**Work to complete:**
Exactly as given, repeat all of the entries.
··· Exercise materials
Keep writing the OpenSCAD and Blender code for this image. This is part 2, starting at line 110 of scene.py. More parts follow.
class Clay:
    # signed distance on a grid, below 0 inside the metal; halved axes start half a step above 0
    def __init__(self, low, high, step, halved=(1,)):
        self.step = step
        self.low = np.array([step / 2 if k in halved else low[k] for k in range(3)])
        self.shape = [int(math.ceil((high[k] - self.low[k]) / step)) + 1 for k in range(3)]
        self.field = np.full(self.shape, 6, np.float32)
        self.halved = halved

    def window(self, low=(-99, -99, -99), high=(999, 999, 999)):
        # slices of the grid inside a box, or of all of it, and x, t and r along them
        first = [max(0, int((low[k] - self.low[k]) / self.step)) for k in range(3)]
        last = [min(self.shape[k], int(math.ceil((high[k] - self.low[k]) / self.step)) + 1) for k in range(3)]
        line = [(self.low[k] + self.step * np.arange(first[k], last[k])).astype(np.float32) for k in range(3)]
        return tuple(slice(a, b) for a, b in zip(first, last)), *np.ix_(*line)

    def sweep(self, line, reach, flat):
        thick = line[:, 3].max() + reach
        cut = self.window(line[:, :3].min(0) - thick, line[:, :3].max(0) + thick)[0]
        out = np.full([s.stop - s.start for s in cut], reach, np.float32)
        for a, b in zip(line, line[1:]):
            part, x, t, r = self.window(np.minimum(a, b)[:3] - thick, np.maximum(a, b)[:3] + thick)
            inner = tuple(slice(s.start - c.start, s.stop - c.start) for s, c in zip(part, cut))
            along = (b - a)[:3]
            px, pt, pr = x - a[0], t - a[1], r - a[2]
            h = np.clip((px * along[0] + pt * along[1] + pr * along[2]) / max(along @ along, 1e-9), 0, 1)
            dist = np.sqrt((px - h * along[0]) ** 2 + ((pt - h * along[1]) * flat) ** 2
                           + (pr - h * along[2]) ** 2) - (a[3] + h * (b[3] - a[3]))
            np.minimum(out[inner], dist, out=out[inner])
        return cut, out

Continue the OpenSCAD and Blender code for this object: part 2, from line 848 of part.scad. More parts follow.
······
**Right answer:**
Keep writing the OpenSCAD and Blender code for this image. This is part 2, starting at line 110 of scene.py. More parts follow.
class Clay:
    # signed distance on a grid, below 0 inside the metal; halved axes start half a step above 0
    def __init__(self, low, high, step, halved=(1,)):
        self.step = step
        self.low = np.array([step / 2 if k in halved else low[k] for k in range(3)])
        self.shape = [int(math.ceil((high[k] - self.low[k]) / step)) + 1 for k in range(3)]
        self.field = np.full(self.shape, 6, np.float32)
        self.halved = halved

    def window(self, low=(-99, -99, -99), high=(999, 999, 999)):
        # slices of the grid inside a box, or of all of it, and x, t and r along them
        first = [max(0, int((low[k] - self.low[k]) / self.step)) for k in range(3)]
        last = [min(self.shape[k], int(math.ceil((high[k] - self.low[k]) / self.step)) + 1) for k in range(3)]
        line = [(self.low[k] + self.step * np.arange(first[k], last[k])).astype(np.float32) for k in range(3)]
        return tuple(slice(a, b) for a, b in zip(first, last)), *np.ix_(*line)

    def sweep(self, line, reach, flat):
        thick = line[:, 3].max() + reach
        cut = self.window(line[:, :3].min(0) - thick, line[:, :3].max(0) + thick)[0]
        out = np.full([s.stop - s.start for s in cut], reach, np.float32)
        for a, b in zip(line, line[1:]):
            part, x, t, r = self.window(np.minimum(a, b)[:3] - thick, np.maximum(a, b)[:3] + thick)
            inner = tuple(slice(s.start - c.start, s.stop - c.start) for s, c in zip(part, cut))
            along = (b - a)[:3]
            px, pt, pr = x - a[0], t - a[1], r - a[2]
            h = np.clip((px * along[0] + pt * along[1] + pr * along[2]) / max(along @ along, 1e-9), 0, 1)
            dist = np.sqrt((px - h * along[0]) ** 2 + ((pt - h * along[1]) * flat) ** 2
                           + (pr - h * along[2]) ** 2) - (a[3] + h * (b[3] - a[3]))
            np.minimum(out[inner], dist, out=out[inner])
        return cut, out

Continue the OpenSCAD and Blender code for this object: part 2, from line 848 of part.scad. More parts follow.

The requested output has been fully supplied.